Executive Summary
Artificial intelligence systems increasingly make decisions that affect people’s rights, services, and futures, but many of these systems operate without the structures we rely on to ensure accountability: records.
This post explores how records management must evolve to meet the challenges of AI, especially where Indigenous data, cultural rights, and public trust are at stake. It calls for “records management by design” as a foundation for trustworthy AI.
As artificial intelligence becomes woven into the fabric of modern governance and business, a troubling gap is emerging, one that has little to do with algorithms and everything to do with memory. The decisions made by AI systems often leave behind little or no record. And in domains where trust, rights, and responsibility matter, that absence is dangerous
.The records community is beginning to respond.

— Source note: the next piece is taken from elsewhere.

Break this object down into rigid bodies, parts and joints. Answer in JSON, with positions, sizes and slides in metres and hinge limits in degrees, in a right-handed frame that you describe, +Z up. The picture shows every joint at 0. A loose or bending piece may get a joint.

What’s becoming clear is this: AI systems require documentation, structure, and accountability, just like any other enterprise activity. But they don’t come with those elements by default.
The Invisible Layer: Records in the AI Lifecycle
From training datasets and model configurations to system logs, user interactions, and version history, AI systems are deeply record-dependent. But you wouldn’t know it from most implementations.
Records are often fragmented, buried in logs, or simply discarded. Key elements like provenance, classification, retention, and access control are rarely designed into AI workflows.
This isn’t just a compliance issue—it’s a governance one. Without reliable documentation of how an AI system was built, trained, and used, organizations can’t explain its behavior, correct its errors, or defend its decisions. That’s a problem for risk management, but also for transparency, democracy, and trust.
What Happens When AI Encounters Indigenous Data?
This gap becomes especially fraught when AI interacts with sensitive or culturally significant information. One of the most urgent concerns emerging globally is how AI systems handle Indigenous data—information about, created by, or affecting Indigenous peoples and communities.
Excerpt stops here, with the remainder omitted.